Why A Certain Qantas A380 Must Fly Again

February 18, 2011 / Share your comments...

The Airbus A380 that sported tail number VH-OQA will return to the sky. Someday. That’s the word from Qantas CEO Alan Joyce as reported in Air Transport Intelligence News today by Will Horton. “We’ll be in the air by the end of the year with that aircraft,” Horton quotes the Qantas boss saying.

Well, the flight crew gossip networks have been abuzz with speculation as to whether an airplane as damaged at this one could in fact be repaired at less than the cost of buying new. And while the answer so far appears to be yes, ($99 million US for repair, upwards of $250 million to replace) there’s another factor to consider; the desire by Airbus to avoid having two dreaded four-letter words attached to its newest, biggest, most sensational airplane ever. Those four letter words would be HULL. LOSS.

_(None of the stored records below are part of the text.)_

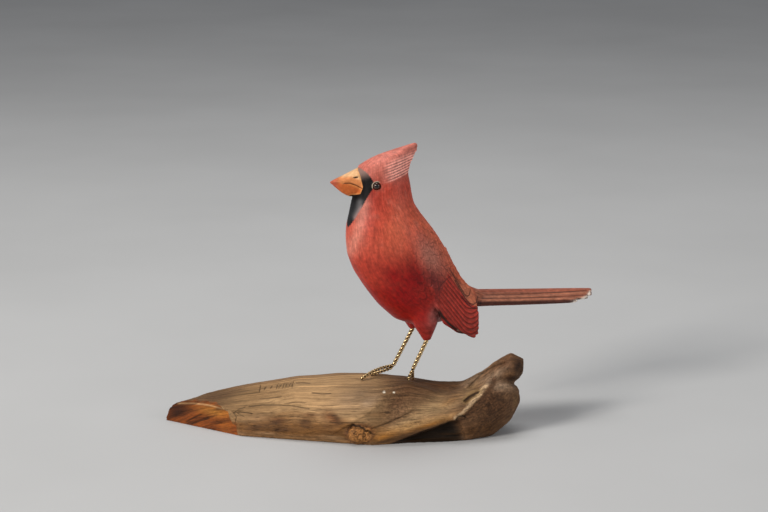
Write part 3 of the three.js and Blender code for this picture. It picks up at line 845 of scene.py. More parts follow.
def brushedColours(regions, chart):  # head, body and back
    x, z, spots = regions["x"], regions["z"], regions["spots"]
    laid = np.stack([x, regions["y"], z], axis=1)
    patches, brushed = (noiseOf(laid, paintNoise[name]) for name in ("patches", "brushed"))
    behind = x - backSlope * (birdSpans["backTop"][0] - z)
    onBack = ramp(behind, *birdSpans["back"]) * fall(z, *birdSpans["backTop"])
    # a painted highlight down the left of the breast
    pale = stroke(spots, *birdStrokes["breastPaleAndHighlight"]) * (0.8 + 0.2 * patches)
    # painted shade on the lower belly and flank
    deepRedShade = blot(spots, *birdPatches["bellyShade"]) + blot(spots, *birdPatches["flankShade"]) * 0.7
    colours = np.tile(chart["neck"], (len(x), 1))
    return layered(colours, chart, (
        ("breast", fall(z, *birdSpans["breast"])),
        ("breastLow", fall(z - 3 * patches, *birdSpans["breastLow"])),
        ("crown", ramp(z, *birdSpans["crown"])),
        ("crest", ramp(z, *birdSpans["crest"])),
        # the crest lightened with a painted highlight
        ("combHighlight", regions["onComb"] * 0.9),
        ("cheek", blot(spots, *birdPatches["cheek"]) * 0.8),
        # painted highlight on the flank
        ("flankHighlight", blot(spots, *birdPatches["flankHighlight"]) * (0.85 + 0.3 * patches)),
        ("breastPaleAndHighlight", pale),
        ("belly", fall(z - 3 * patches, *birdSpans["belly"])),
        ("deepRedShade", deepRedShade * (1 + 0.4 * patches)),
        ("back", onBack * 0.9),
        ("backRed", onBack * ramp(patches, 0.1, 0.9) * 0.6),
        ("breastPaleAndHighlight", ramp(brushed, 0.1, 1.0) * ramp(z, *birdSpans["strokesPale"]) * 0.26),
        ("breastLow", fall(brushed, -1.0, -0.1) * 0.3),
        ("thigh", regions["onThigh"]),
    ))


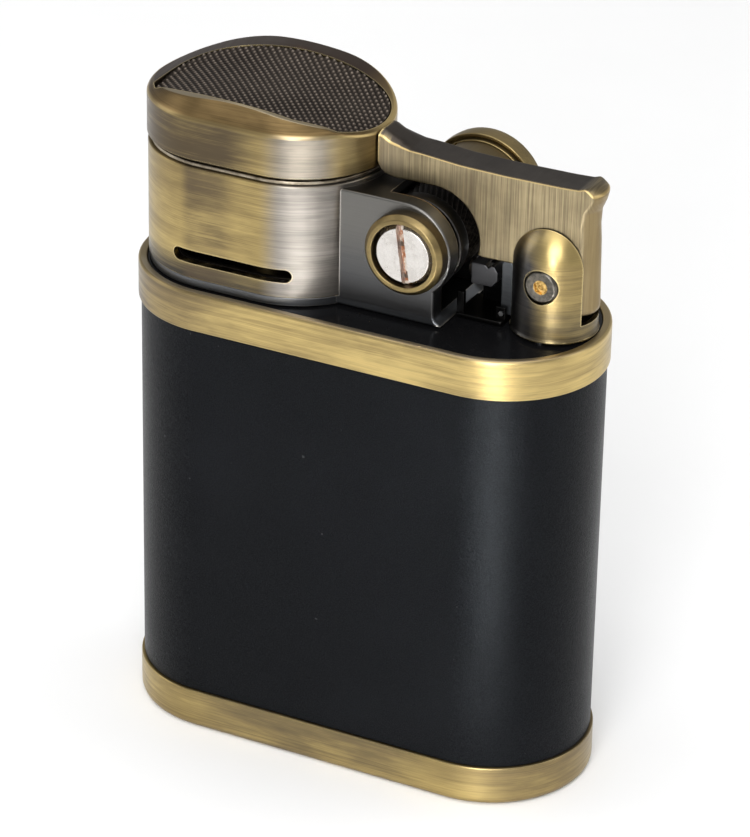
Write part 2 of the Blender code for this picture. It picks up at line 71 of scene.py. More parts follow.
def joint_point(name):
    for joint in frame["record"]["behaviour"]["joints"]:
        if joint["name"] == name:
            return Vector(joint["pos_m"]) / MM
    raise ValueError(name)


def round_ends(node):
    """Left and right end centres, radius, bottom and top of a round-ended node."""
    low, high = span(node)
    return low.x + high.y, high.x - high.y, high.y, low.z, high.z


def round_node(node):
    """Low and high corner, radius and upright centre line of a round node."""
    low, high = span(node)
    return low, high, (high.x - low.x) / 2, ((low.x + high.x) / 2, 0, 0)


CASE_LEFT, CASE_RIGHT, BAND_R, BASE_BOTTOM, BASE_TOP = round_ends("base_cup")
SLEEVE_R = round_ends("body_sleeve")[2]
BAND_BOTTOM, BAND_TOP = round_ends("top_band")[3:]
DECK_TOP = round_ends("deck_plate")[4]
CHIM_LEFT, CHIM_RIGHT, CHIM_R, CHIM_BOTTOM, CHIM_TOP = round_ends("chimney")
LINER_LEFT, LINER_RIGHT, LINER_R, LINER_BOTTOM, LINER_TOP = round_ends("chimney_liner")
CAP_LEFT, CAP_RIGHT, CAP_R, CAP_BOTTOM, CAP_CROWN = round_ends("cap_shell")
PIVOT = joint_point("arm_lift")
AXLE = joint_point("striker_spin")
LEVER_FOOT = joint_point("lever_swing")
FILLER = joint_point("filler_turn")
AXLE_LINE, PIVOT_LINE, LEVER_LINE = ((p.x, 0, p.z) for p in (AXLE, PIVOT, LEVER_FOOT))


# ---------------------------------------------------------------- mesh tools

def arc(cx, cy, radius, start, end, steps):
    points = []
    for k in range(steps + 1):
        angle = math.radians(start + (end - start) * k / steps)
        points.append((cx + radius * math.cos(angle), cy + radius * math.sin(angle)))
    return points


def stadium(left, right, radius):
    return arc(right, 0, radius, -90, 90, STEPS) + arc(left, 0, radius, 90, 270, STEPS)


def rounded(points, closed=True, steps=6):
    """Round the corners of a polyline of (u, v, corner radius)."""
    result = []
    count = len(points)
    for i, (u, v, radius) in enumerate(points):
        corner = Vector((u, v))
        if radius <= 0 or (not closed and i in (0, count - 1)):
            result.append((u, v))
            continue
        before = Vector(points[i - 1][:2]) - corner
        after = Vector(points[(i + 1) % count][:2]) - corner
        half = before.angle(after) / 2
        reach = min(radius / math.tan(half), 0.48 * before.length, 0.48 * after.length)
        start, end = corner + before.normalized() * reach, corner + after.normalized() * reach
        for k in range(steps + 1):
            s = k / steps
            point = start * (1 - s) ** 2 + corner * (2 * s * (1 - s)) + end * s ** 2
            result.append((point.x, point.y))
    return result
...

By virtue of its record-breaking passenger capacity and lengthy development time, the fact that it has far more orders to deliver than it has so far shipped, losing an A380 in its 4th year in commercial operation, even in a casualty-free crash, is just too devastating to contemplate. That’s why patching this big baby up and sending it back into revenue service is worth whatever it costs – to the manufacturer of the plane and the maker of its engines and to the airlines around the world that have purchased both.

I can only presume that this is what is motivating Qantas which has ordered twenty A380s to begin talking publicly about that fateful day in November when the Rolls Royce Trent 900 engine exploded, spewing shrapnel into the wing and fuselage and leaving the five men on the flight deck with a mess o’ error messages to sort through.

Last weekend, Australia’s 60 Minutes program featured a 14 minute spot on the event, putting forth the handsome face of the happy ending captain, Richard de Crespigny. The story – titled Captain Fantastic, don’t ya love it? – was on You Tube earlier this week, but is no longer there, so let me quickly recap:

Capt. de Crespigny and company had their hands full as system after system went in-op. “A Rolls-Royce engine has never failed so spectacularly,” Capt. de Crespigny told the interviewer. The captain, aided by the four other experienced airmen on this flight, concludes in a glass-is-half-full spirit that having safely brought the airplane back down in Singapore, “it performed brilliantly. It is indestructible.”

This is, unfortunately, an example of judging the success of a process by the result, when clearly any one thing could have caused a very different outcome. Did the crew perform brilliantly? Undoubtedly. The engines did not. The airplane? That remains to be seen.

All’s well that end’s well worked well for Shakespeare but experienced investigators know better than to allow that kind of thinking to distract them from a thorough examination of the way things deteriorated on the aircraft that day.

There are important lessons to be learned from Qantas Flight 32. All of which are entirely unrelated to whether and when VH-OQA goes back in the sky.